Feldman certified his order for appeal to the Fifth Circuit Court of Appeals. The defendants said they would immediately appeal his ruling.

“The ruling by Judge Feldman is the next step in legal proceedings that will continue for the foreseeable future,” Gifford Briggs, president of the Louisiana Oil & Gas Association, said in a statement. “The ruling clears the way for the appeal to the Fifth Circuit, and further supports industry’s calls for the lawsuits to be heard in federal court.”

Should the cases proceed to trial in federal court, the jury pool would draw from beyond the coastal parishes. Those jurors, said  John Carmouche, the attorney representing the parish plaintiffs, would be less inclined to hold the companies accountable for local damages.

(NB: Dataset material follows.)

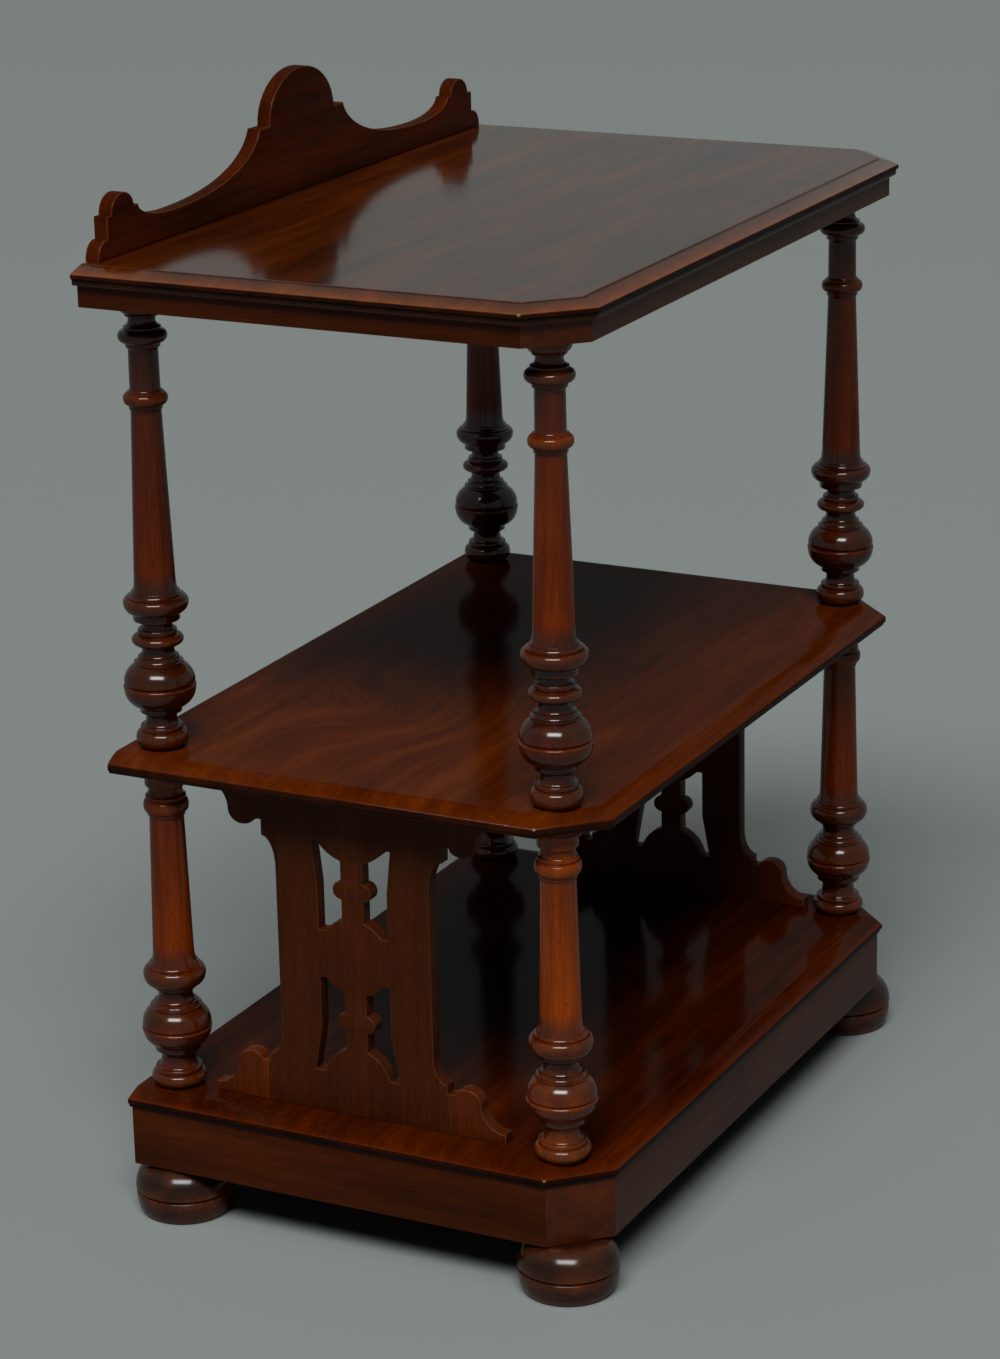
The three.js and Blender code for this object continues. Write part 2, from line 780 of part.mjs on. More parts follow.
// Stands a shape drawn in width and height across the etagere, about x = 0.
function standAcross(shape) {
  const depth = TRESTLE.thickness;
  const board = new THREE.ExtrudeGeometry(shape, { depth, bevelEnabled: false });
  board.translate(0, 0, -depth / 2);
  board.rotateX(Math.PI / 2);
  board.rotateZ(Math.PI / 2);
  return board;
}

function trestlePanel() {
  const t = TRESTLE;
  const height = LOWER_COLUMN;
  const half = new THREE.Path();
  half.moveTo(t.seamHalfWidth, 0);
  half.lineTo(t.seamHalfWidth, BRACKET.notchHeight);
  half.lineTo(t.lipHalfWidth, BRACKET.notchHeight);
  half.lineTo(t.lipHalfWidth, t.footLipHeight);
  turnTo(half, t.waistHalfWidth, t.footFlareHeight, true);
  half.lineTo(t.waistHalfWidth, height - t.headFlareDrop);
  turnTo(half, t.lipHalfWidth, height - t.headLipDrop, false);
  half.lineTo(t.lipHalfWidth, height - BRACKET.notchHeight);
  half.lineTo(t.seamHalfWidth, height - BRACKET.notchHeight);
  half.lineTo(t.seamHalfWidth, height);
  const shape = symmetrical(half);
  for (const points of openings()) {
    shape.holes.push(new THREE.Path(points), new THREE.Path(points.map(mirror)));
  }
  const depth = DOWEL.pieceDepth + JOINT_GAP;
  const drills = [-DOWEL.trestleOffset, DOWEL.trestleOffset].flatMap((y) => [
    dowelDrill(0, y, -OVERRUN, depth),
    dowelDrill(0, y, height - depth, height + OVERRUN),
  ]);
  return cut(standAcross(shape), drills);
}

// A scroll bracket, which stands on its toe at the foot of a trestle or hangs upside down
// as an ear at its head, and points to the front or to the back.
function bracket(isEar, pointsBack) {
  const b = BRACKET;
  const seam = TRESTLE.seamHalfWidth + JOINT_GAP;
  const outline = new THREE.Path();
  outline.moveTo(seam, 0);
  outline.lineTo(seam + b.length, 0);
  outline.lineTo(seam + b.length, b.toeHeight);
  turnTo(outline, seam + b.rimReach, b.rimHeight, true);
  turnTo(outline, seam + b.lobeReach, b.lobeHeight, false);
  turnTo(outline, seam + b.notchWidth, b.notchHeight, true);
  outline.lineTo(seam, b.notchHeight);
  const across = pointsBack ? 1 : -1;
  const points = outline
    .getPoints(OUTLINE_SEGMENTS)
    .map((p) => new THREE.Vector2(across * p.x, isEar ? LOWER_COLUMN - p.y : p.y));
  return standAcross(new THREE.Shape(points));
}

// Boards, with through holes for the spigots of the columns and blind ones for dowels.
const throughHoles = (board) =>
  corners.map(({ x, y }) => spigotDrill(x, y, -OVERRUN, board.thickness + OVERRUN));
const blindDepth = DOWEL.boardDepth + JOINT_GAP;
const blindBelow = ({ x, y }) => dowelDrill(x, y, -OVERRUN, blindDepth);
const blindAbove = (board) => ({ x, y }) =>
  dowelDrill(x, y, board.thickness - blindDepth, board.thickness + OVERRUN);
const topHoles = galleryDowels.map(blindAbove(TOP));
const middleHoles = [...throughHoles(MIDDLE), ...trestleDowels.map(blindBelow)];
const baseHoles = [...throughHoles(BASE), ...trestleDowels.map(blindAbove(BASE))];
place("top_board", mouldedBoard(TOP, topHoles), topWood, 0, 0, topLevel);
place("middle_shelf", mouldedBoard(MIDDLE, middleHoles), shelfWood, 0, 0, middleLevel);
place("base_board", mouldedBoard(BASE, baseHoles), shelfWood, 0, 0, baseLevel);
place("gallery_board", gallery(), galleryWood, 0, galleryBackY, galleryLevel);

// Frieze and plinth.
const socketDepth = SPIGOT.socketDepth + JOINT_GAP;
cornerFrame("frieze", FRIEZE, TOP, friezeLevel, (corner) => [
  spigotDrill(corner.x, corner.y, -OVERRUN, SPIGOT.friezeDepth + JOINT_GAP),
]);
cornerFrame("plinth", PLINTH, BASE, plinthLevel, (corner) => [
  spigotDrill(corner.x, corner.y, PLINTH.height - socketDepth, PLINTH.height + OVERRUN),
  spigotDrill(footX(corner), footY(corner), -OVERRUN, socketDepth),
]);

// Columns and feet.
for (const corner of corners) {
  const { name, x, y } = corner;
  place(`upper_column_${name}`, upperColumn(), columnWood, x, y, upperTierLevel);
  place(`lower_column_${name}`, lowerColumn(), columnWood, x, y, lowerTierLevel);
  place(`bun_foot_${name}`, bunFoot(), footWood, footX(corner), footY(corner), 0);
}

// Trestles with their brackets.
for (const { name, x, y } of trestles) {
  const add = (label, geometry) =>
    place(`trestle_${label}`, geometry, trestleWood, x, y, lowerTierLevel);
  add(`panel_${name}`, trestlePanel());
  for (const isEar of [false, true]) {
    const kind = isEar ? "ear" : "scroll";
    add(`${kind}_${name}_front`, bracket(isEar, false));
    add(`${kind}_${name}_back`, bracket(isEar, true));
  }
}

// Dowels.
function placeDowel(name, { x, y }, z) {
  const length = DOWEL.boardDepth + JOINT_GAP + DOWEL.pieceDepth;
  const peg = upright(DOWEL.radius, DOWEL_SEGMENTS, 0, 0, 0, length);
  place(name, peg, dowelWood, x, y, z);
}
for (const dowel of trestleDowels) {
  placeDowel(`foot_dowel_${dowel.name}`, dowel, baseLevel + BASE.thickness - DOWEL.boardDepth);
  placeDowel(`head_dowel_${dowel.name}`, dowel, middleLevel - JOINT_GAP - DOWEL.pieceDepth);
}
for (const dowel of galleryDowels) {
  placeDowel(`gallery_dowel_${dowel.name}`, dowel, topLevel + TOP.thickness - DOWEL.boardDepth);
}

export default group;
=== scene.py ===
# %% [markdown]
# A mahogany etagere of three tiers
#
# The real piece is a dining-room stand of the middle of the nineteenth century: a top with a
# shaped gallery at its back, a middle shelf and a base board on a plinth. Turned columns carry
# the boards one above the other, and a pierced trestle stands inside each end of the lower
# tier. All of it is mahogany under an old film of French polish.
#
# The construction model already says where each piece is and how large it is. This lesson
# gives the pieces their fine surfaces: round turnings, moulded edges, eased arrises and wood
# that has grain. The first cell loads the construction model as a fixed frame.

# %% Load the frame
import math

import bpy
from mathutils import Matrix, Vector


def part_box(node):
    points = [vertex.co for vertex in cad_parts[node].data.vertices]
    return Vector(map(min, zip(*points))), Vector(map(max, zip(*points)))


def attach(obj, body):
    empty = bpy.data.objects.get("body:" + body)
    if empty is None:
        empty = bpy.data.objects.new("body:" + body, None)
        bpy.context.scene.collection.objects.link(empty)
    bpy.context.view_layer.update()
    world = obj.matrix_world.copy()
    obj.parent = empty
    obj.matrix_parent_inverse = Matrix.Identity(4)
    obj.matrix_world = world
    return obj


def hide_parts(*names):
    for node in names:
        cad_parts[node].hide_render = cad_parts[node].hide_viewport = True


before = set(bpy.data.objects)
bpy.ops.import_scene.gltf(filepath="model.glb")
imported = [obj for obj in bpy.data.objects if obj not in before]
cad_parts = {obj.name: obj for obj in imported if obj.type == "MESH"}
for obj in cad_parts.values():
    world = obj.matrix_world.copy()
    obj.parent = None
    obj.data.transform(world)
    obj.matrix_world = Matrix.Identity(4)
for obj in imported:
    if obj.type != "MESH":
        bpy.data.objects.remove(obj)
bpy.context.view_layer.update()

MM = 0.001  # a millimetre in Blender's metres
BODY = "root"  # nothing on the etagere moves, so every piece rides on its one body

print("nodes in the frame:", len(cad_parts))

# %% [markdown]
# The camera
#
# The photograph was taken with a long lens from about eye height, left of the left end and
# turned towards the front. A Blender camera looks along its own -Z, so its direction is built
# from a turn about the upright, a downward tilt and a small roll of the hand-held camera.

# %% Camera
CAMERA_PLACE = (-3.1273, -1.5750, 1.5902)
CAMERA_AZIMUTH = math.radians(-62.90)
CAMERA_TILT = math.radians(18.067)
CAMERA_ROLL = math.radians(-1.267)
CAMERA_LENS = 102.2  # millimetres, on a sensor 36 mm along the picture's long side
CAMERA_SENSOR = 36


def camera_axes(azimuth, tilt, roll):
    """The camera's right, up and backward directions as the columns of a matrix."""
    level = math.cos(tilt)
    back = Vector((math.sin(azimuth) * level, -math.cos(azimuth) * level, math.sin(tilt)))
    right = (-back).cross(Vector((0, 0, 1))).normalized()
    up = right.cross(-back)
    rolled_right = right * math.cos(roll) + up * math.sin(roll)
    rolled_up = up * math.cos(roll) - right * math.sin(roll)
    return Matrix((rolled_right, rolled_up, back)).transposed()


camera_data = bpy.data.cameras.new("camera")
camera_data.lens = CAMERA_LENS
camera_data.sensor_width = CAMERA_SENSOR
camera = bpy.data.objects.new("camera", camera_data)
turn = camera_axes(CAMERA_AZIMUTH, CAMERA_TILT, CAMERA_ROLL).to_4x4()
camera.matrix_world = Matrix.Translation(CAMERA_PLACE) @ turn
bpy.context.scene.collection.objects.link(camera)
bpy.context.scene.camera = camera
print("camera looks along", [round(c, 3) for c in -turn.col[2].to_3d()])

# %% [markdown]
# A helper that finishes a piece
#
# Every piece below ends in the same way: its mesh becomes an object in the frame's own
# coordinates, it rides on the etagere's body, and it stands for one node of the construction,
# which it hides. Two numbers on each point of a mesh steer the finish later:
# `wear` is 1 where hands and dusters rub the polish away, and `cavity` is 1 where the wood is
# painted darkest: partly for wax and dirt out of reach, partly as painted shade in hollows,
# under the noses of the boards and among the rings and bulbs.
#
# The construction's nodes are faceted, so each one is replaced by its finer piece. A bevel and a
# smoothing modifier on those nodes would be quicker, but they can't cut a ring or a moulding.

# %% Finish a piece
SHARP_ANGLE = math.radians(34)
smooth_pieces = []


def finish_piece(name, points, faces, wear, cavity, node):
    """Makes a mesh in millimetres into a piece that replaces a node of the frame."""
    mesh = bpy.data.meshes.new(name)
    mesh.from_pydata([Vector(point) * MM for point in points], [], faces)
    mesh.validate()
    for attribute_name, values in (("wear", wear), ("cavity", cavity)):
        attribute = mesh.attributes.new(attribute_name, "FLOAT", "POINT")
        attribute.data.foreach_set("value", values)
    mesh.shade_smooth()
    mesh.set_sharp_from_angle(angle=SHARP_ANGLE)
    piece = bpy.data.objects.new(name, mesh)
    bpy.context.scene.collection.objects.link(piece)
    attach(piece, BODY)
    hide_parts(node)
    smooth_pieces.append(piece)


def box_mm(node):
    """The lowest and highest corners of a node of the frame, in millimetres."""
    low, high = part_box(node)
    return low / MM, high / MM


def share_of(value, full):
    """How far value has gone towards full, held between 0 and 1."""
    return min(max(value / full, 0), 1)


print("edges sharper than", round(math.degrees(SHARP_ANGLE)), "degrees stay sharp")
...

Verchick also said the companies are trying to avoid accountability at the local level. “The oil and gas companies who are being sued for coastal destruction try to avoid state courts for understandable reasons—state trial courts tend to be closest to the alleged damage and the people there see the harmful effects every day,” he said. “Calls for industry accountability may be higher at the local level. The industry prefers federal courts, where trial judges are more likely to live in other parts of the state and where, on appeal, the judges may even come from other states. But the fact is this is a Louisiana case and it belongs in a Louisiana court.”

Beyond any potential strategic advantage, Carmouche said the defendants are likely pursing federal jurisdiction as a way to stall the litigation. “They’ve removed this twice,” he said. “They have no defense other than delay tactics to try to avoid a jury and a trial.”

He added that a trial would allow him to prove that the companies acted illegally. “The violations are the violations and there are real provable damages to the coast by the oil companies,” he said. “They should pay for the damage they’ve caused, not the taxpayers.”